** RECORDS FOR THIS TASK **
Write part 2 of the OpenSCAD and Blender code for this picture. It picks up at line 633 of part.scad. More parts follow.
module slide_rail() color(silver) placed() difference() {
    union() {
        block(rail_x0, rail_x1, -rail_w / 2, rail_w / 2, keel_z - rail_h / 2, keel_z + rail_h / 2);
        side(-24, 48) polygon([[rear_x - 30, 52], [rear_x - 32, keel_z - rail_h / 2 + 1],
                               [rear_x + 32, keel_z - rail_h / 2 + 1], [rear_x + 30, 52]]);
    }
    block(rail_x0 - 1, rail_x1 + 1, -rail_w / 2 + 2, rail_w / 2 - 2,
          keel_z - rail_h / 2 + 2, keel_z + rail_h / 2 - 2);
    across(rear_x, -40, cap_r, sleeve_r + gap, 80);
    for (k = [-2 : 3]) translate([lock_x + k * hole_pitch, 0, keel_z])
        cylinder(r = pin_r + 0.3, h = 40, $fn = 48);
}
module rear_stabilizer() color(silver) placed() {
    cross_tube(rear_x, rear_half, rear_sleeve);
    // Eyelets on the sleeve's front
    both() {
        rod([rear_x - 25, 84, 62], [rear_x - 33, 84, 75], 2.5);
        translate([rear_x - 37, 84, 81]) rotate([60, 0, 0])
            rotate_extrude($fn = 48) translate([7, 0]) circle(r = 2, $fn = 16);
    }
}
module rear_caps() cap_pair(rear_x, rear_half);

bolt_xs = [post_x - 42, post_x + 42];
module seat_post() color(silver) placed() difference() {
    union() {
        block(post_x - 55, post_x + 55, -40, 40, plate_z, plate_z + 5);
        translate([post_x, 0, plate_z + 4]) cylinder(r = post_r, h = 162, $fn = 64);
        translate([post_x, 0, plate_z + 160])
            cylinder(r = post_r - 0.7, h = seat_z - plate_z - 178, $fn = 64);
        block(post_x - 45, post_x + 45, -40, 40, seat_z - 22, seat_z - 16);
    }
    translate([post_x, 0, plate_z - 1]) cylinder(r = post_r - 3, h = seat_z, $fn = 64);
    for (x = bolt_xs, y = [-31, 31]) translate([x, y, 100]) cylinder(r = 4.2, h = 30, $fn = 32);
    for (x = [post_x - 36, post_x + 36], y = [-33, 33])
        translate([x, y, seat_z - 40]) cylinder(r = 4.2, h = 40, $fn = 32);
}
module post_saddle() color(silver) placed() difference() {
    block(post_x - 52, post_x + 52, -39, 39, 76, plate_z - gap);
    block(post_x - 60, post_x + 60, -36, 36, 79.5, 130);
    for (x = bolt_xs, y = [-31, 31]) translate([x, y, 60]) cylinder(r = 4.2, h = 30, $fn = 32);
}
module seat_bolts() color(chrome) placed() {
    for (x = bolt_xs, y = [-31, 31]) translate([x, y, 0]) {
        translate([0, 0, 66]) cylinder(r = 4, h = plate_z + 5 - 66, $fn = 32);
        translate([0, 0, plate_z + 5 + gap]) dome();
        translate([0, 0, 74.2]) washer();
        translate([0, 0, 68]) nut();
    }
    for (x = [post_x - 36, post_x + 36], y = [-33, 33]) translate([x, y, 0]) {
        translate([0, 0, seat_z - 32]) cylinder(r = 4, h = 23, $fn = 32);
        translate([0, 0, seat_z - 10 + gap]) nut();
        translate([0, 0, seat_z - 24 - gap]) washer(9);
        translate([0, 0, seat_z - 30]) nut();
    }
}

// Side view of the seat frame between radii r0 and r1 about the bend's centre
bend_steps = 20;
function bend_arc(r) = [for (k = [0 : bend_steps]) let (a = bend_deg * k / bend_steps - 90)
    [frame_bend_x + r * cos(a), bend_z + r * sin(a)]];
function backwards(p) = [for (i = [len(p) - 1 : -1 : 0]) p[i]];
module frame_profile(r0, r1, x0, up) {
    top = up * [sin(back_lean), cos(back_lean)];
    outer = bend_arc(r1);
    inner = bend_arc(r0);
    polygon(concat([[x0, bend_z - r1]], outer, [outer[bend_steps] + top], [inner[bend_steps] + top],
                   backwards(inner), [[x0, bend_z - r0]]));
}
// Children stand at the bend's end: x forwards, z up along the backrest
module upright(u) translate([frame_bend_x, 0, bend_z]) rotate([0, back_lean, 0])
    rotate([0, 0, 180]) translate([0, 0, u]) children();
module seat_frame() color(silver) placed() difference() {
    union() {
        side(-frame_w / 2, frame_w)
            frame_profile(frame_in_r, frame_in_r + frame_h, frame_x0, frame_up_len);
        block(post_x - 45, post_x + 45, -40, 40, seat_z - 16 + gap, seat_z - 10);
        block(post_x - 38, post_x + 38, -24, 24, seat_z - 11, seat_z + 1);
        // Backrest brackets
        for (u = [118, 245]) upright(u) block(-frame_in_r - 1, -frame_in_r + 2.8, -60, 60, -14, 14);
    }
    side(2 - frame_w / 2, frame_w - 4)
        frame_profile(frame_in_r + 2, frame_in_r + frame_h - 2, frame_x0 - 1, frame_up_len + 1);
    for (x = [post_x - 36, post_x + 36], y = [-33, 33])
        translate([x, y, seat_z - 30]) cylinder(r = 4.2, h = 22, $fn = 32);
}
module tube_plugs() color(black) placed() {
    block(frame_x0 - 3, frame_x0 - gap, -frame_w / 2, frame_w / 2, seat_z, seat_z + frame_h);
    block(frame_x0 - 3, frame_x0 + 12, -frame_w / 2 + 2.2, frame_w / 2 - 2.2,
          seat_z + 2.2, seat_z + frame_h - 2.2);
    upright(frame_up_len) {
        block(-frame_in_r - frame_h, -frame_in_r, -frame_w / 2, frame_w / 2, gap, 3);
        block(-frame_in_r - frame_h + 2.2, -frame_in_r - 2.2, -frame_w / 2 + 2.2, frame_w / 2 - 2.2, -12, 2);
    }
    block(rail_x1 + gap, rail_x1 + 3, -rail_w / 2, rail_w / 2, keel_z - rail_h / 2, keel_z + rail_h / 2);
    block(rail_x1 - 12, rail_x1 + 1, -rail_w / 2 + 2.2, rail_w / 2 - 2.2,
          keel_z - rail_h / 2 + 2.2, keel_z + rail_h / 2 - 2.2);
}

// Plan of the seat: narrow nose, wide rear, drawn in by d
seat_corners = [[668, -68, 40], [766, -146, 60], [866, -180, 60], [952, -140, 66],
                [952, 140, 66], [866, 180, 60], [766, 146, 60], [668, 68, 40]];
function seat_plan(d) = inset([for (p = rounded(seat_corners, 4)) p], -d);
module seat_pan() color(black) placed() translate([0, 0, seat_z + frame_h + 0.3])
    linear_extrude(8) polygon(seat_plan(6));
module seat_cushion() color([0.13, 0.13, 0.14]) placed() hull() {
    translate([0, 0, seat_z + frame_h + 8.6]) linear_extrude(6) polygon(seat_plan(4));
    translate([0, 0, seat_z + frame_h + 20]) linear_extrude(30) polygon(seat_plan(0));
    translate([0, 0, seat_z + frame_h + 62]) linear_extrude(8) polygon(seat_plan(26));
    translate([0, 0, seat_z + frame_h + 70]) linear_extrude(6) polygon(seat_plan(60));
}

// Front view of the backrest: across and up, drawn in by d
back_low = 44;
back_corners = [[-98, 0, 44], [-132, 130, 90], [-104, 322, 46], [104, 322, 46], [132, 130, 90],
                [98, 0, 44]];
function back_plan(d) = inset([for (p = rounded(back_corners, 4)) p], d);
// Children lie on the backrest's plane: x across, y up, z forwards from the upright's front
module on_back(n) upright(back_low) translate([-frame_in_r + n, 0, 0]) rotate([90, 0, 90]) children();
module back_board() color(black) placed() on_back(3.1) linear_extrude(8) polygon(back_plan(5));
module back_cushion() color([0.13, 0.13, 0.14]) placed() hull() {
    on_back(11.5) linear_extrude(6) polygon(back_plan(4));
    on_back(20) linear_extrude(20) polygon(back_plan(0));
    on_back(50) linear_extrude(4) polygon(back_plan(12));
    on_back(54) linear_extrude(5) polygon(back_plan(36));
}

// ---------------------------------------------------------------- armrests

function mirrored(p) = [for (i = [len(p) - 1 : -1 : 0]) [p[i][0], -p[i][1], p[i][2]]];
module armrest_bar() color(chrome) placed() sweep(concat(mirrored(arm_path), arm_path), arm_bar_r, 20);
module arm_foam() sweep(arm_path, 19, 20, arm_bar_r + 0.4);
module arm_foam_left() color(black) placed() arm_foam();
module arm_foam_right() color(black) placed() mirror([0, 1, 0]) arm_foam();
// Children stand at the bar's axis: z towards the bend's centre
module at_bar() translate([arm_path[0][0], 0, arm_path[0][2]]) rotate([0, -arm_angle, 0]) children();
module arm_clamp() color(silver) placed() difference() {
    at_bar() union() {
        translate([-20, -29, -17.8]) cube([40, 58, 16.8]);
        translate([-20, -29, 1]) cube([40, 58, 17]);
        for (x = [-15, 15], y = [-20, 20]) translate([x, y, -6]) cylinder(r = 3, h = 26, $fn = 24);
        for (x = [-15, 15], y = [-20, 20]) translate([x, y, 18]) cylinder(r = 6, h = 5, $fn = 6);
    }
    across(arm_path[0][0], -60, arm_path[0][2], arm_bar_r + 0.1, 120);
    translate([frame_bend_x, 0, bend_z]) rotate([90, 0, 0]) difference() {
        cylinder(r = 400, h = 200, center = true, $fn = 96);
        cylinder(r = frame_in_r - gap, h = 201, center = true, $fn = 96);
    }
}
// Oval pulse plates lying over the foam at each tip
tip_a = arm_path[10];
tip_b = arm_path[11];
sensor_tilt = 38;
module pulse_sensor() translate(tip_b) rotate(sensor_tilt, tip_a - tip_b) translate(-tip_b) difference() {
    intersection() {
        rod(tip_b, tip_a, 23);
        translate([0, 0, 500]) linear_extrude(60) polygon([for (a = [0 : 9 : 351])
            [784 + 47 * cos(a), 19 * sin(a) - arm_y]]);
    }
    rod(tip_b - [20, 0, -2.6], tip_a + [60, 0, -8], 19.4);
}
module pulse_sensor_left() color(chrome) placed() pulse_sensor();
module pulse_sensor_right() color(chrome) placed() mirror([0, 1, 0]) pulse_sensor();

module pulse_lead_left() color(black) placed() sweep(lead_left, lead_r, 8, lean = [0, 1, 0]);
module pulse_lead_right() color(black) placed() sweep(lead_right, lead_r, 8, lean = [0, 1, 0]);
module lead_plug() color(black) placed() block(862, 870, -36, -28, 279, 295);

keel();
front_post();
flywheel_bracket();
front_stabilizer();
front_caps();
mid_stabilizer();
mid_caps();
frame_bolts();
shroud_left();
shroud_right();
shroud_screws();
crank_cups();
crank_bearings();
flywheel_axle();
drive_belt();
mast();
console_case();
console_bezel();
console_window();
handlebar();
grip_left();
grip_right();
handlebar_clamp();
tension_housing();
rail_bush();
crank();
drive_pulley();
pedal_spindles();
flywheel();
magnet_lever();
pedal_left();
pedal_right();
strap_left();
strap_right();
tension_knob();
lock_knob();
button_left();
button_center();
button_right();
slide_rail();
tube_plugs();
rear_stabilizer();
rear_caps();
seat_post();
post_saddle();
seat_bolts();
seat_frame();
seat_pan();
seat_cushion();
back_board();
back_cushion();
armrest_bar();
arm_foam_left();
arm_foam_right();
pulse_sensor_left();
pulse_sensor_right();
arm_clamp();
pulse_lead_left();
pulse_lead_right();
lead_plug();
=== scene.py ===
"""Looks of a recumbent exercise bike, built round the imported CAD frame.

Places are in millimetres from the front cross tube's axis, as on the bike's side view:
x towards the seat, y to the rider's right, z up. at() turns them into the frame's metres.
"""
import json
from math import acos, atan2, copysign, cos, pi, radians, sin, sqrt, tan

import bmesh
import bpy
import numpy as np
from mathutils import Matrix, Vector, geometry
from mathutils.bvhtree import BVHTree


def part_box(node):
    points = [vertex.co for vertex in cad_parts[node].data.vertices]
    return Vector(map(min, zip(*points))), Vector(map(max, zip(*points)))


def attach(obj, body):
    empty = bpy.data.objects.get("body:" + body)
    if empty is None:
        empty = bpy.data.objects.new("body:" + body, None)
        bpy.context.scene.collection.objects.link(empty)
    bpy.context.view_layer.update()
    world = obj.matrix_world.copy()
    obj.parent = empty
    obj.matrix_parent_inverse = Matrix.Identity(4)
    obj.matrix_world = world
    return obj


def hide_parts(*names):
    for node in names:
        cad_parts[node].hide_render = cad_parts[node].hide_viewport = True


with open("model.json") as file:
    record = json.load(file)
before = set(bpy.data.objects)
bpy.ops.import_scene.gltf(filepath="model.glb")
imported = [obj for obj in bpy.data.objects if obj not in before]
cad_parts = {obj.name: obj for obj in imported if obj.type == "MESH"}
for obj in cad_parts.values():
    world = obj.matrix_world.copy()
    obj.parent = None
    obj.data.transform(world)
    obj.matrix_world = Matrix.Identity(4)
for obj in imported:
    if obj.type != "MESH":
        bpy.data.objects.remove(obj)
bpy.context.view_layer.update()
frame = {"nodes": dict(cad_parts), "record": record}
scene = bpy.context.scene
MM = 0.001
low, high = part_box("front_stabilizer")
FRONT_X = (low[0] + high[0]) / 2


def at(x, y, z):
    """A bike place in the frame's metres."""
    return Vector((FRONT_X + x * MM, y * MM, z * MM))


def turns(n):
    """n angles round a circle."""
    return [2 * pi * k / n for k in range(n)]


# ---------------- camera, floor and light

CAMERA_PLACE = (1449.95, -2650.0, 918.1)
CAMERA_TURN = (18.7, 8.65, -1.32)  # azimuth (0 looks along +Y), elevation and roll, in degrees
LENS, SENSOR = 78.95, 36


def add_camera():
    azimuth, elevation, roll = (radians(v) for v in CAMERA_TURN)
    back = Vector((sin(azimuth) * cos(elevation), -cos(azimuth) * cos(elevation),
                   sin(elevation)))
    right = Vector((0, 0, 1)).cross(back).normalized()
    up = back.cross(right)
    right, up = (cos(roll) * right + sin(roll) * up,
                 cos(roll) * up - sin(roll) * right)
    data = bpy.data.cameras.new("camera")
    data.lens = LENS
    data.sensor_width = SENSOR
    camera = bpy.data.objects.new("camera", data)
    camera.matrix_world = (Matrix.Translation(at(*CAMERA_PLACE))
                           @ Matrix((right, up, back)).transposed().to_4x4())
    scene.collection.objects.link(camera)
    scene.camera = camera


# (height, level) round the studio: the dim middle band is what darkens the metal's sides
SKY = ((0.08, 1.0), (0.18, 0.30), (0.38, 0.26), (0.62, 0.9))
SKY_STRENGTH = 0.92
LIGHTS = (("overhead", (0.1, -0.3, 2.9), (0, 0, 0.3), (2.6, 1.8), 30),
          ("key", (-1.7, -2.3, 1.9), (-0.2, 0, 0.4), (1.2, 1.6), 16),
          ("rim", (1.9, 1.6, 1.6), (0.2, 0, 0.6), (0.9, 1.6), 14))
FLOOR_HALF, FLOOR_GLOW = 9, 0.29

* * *

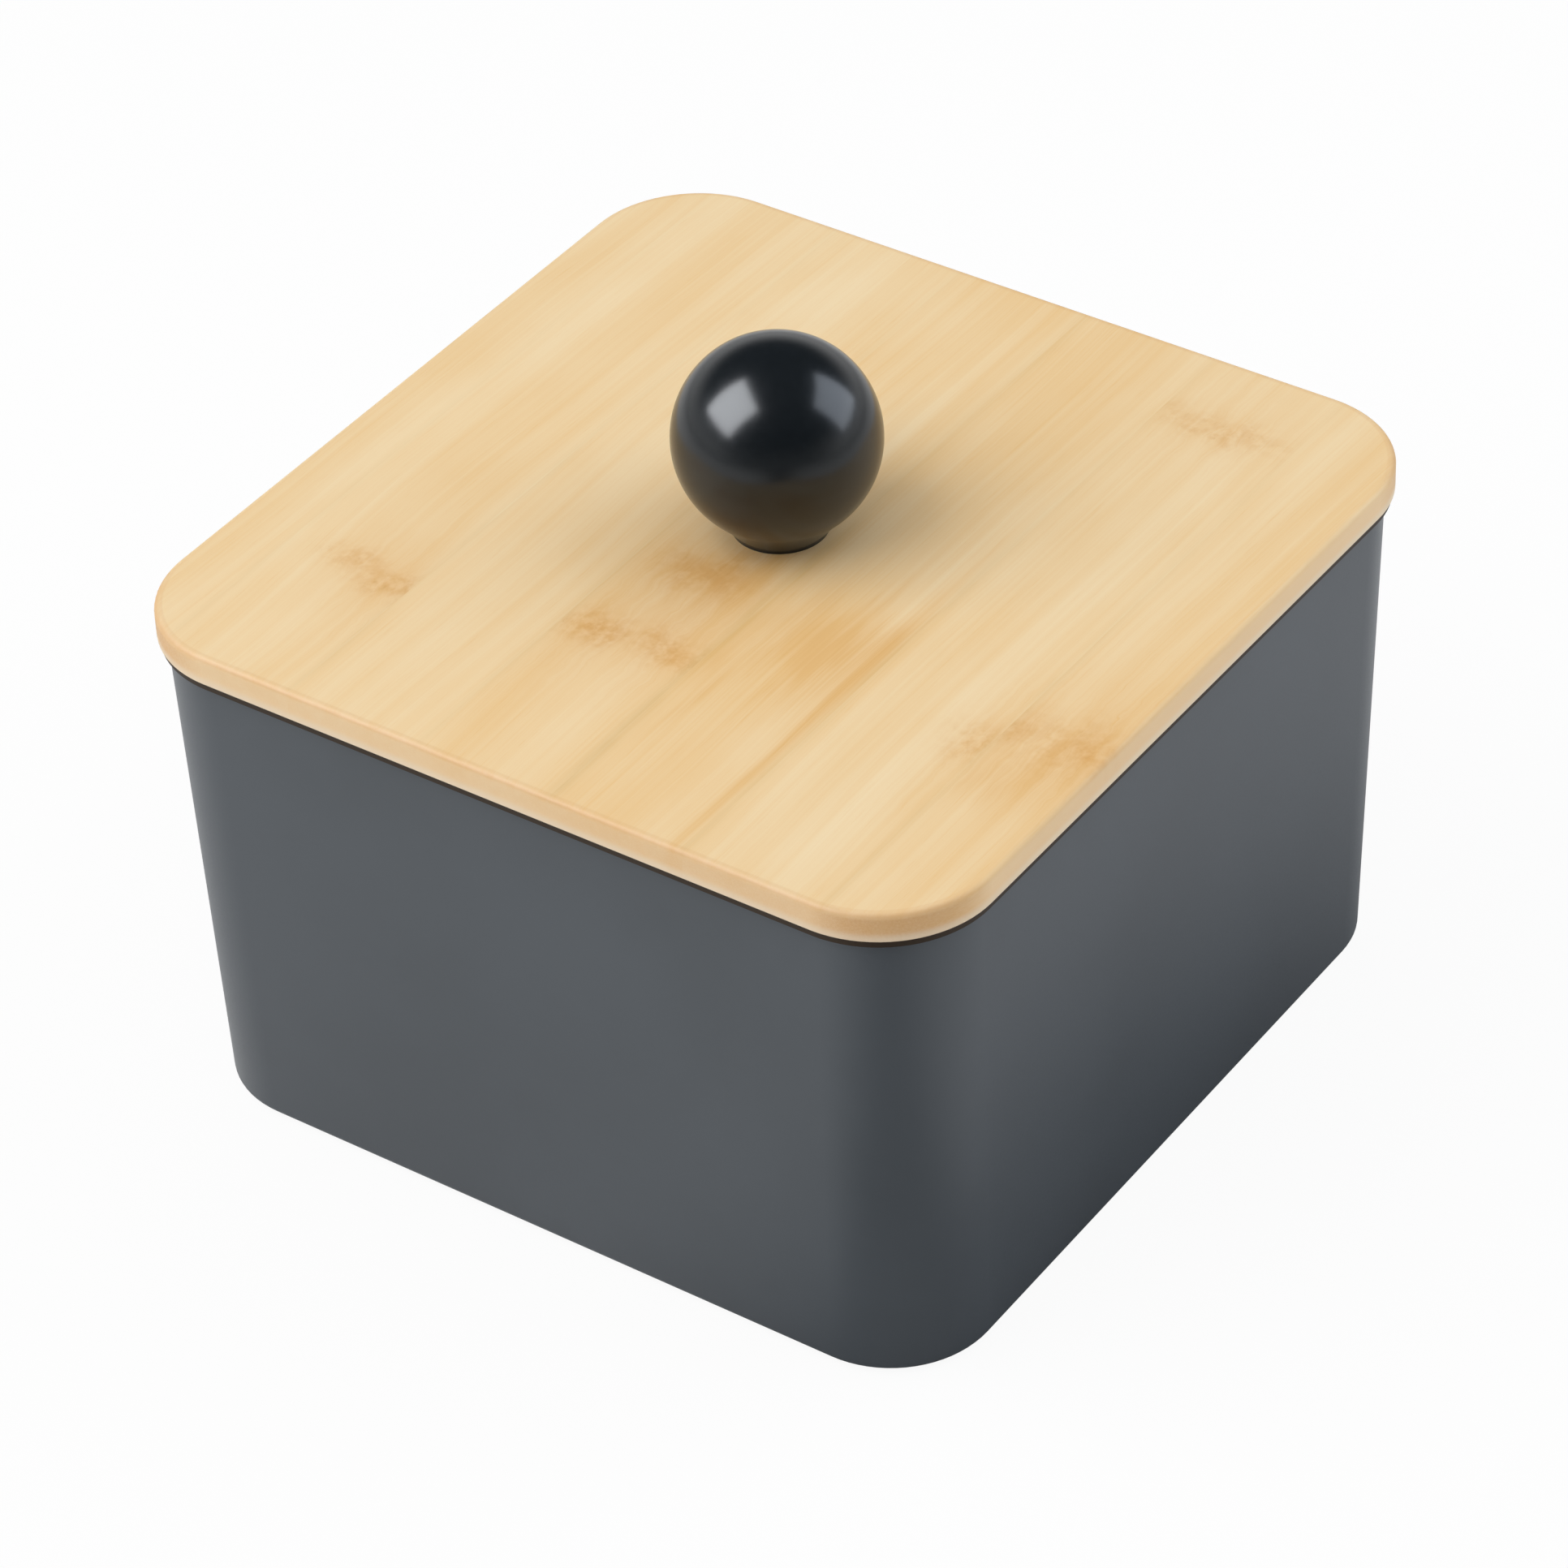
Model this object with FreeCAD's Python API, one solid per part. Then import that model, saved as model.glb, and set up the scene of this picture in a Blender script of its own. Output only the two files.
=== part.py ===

** STATED PROBLEM **
Begin at the line that has "module pulse_lead_left() color(black)" in the entries above; stop after the line that has "obj.parent = empty". Transcribe exactly those lines and no others.

** EXERCISE OUTPUT **
module pulse_lead_left() color(black) placed() sweep(lead_left, lead_r, 8, lean = [0, 1, 0]);
module pulse_lead_right() color(black) placed() sweep(lead_right, lead_r, 8, lean = [0, 1, 0]);
module lead_plug() color(black) placed() block(862, 870, -36, -28, 279, 295);

keel();
front_post();
flywheel_bracket();
front_stabilizer();
front_caps();
mid_stabilizer();
mid_caps();
frame_bolts();
shroud_left();
shroud_right();
shroud_screws();
crank_cups();
crank_bearings();
flywheel_axle();
drive_belt();
mast();
console_case();
console_bezel();
console_window();
handlebar();
grip_left();
grip_right();
handlebar_clamp();
tension_housing();
rail_bush();
crank();
drive_pulley();
pedal_spindles();
flywheel();
magnet_lever();
pedal_left();
pedal_right();
strap_left();
strap_right();
tension_knob();
lock_knob();
button_left();
button_center();
button_right();
slide_rail();
tube_plugs();
rear_stabilizer();
rear_caps();
seat_post();
post_saddle();
seat_bolts();
seat_frame();
seat_pan();
seat_cushion();
back_board();
back_cushion();
armrest_bar();
arm_foam_left();
arm_foam_right();
pulse_sensor_left();
pulse_sensor_right();
arm_clamp();
pulse_lead_left();
pulse_lead_right();
lead_plug();
=== scene.py ===
"""Looks of a recumbent exercise bike, built round the imported CAD frame.

Places are in millimetres from the front cross tube's axis, as on the bike's side view:
x towards the seat, y to the rider's right, z up. at() turns them into the frame's metres.
"""
import json
from math import acos, atan2, copysign, cos, pi, radians, sin, sqrt, tan

import bmesh
import bpy
import numpy as np
from mathutils import Matrix, Vector, geometry
from mathutils.bvhtree import BVHTree


def part_box(node):
    points = [vertex.co for vertex in cad_parts[node].data.vertices]
    return Vector(map(min, zip(*points))), Vector(map(max, zip(*points)))


def attach(obj, body):
    empty = bpy.data.objects.get("body:" + body)
    if empty is None:
        empty = bpy.data.objects.new("body:" + body, None)
        bpy.context.scene.collection.objects.link(empty)
    bpy.context.view_layer.update()
    world = obj.matrix_world.copy()
    obj.parent = empty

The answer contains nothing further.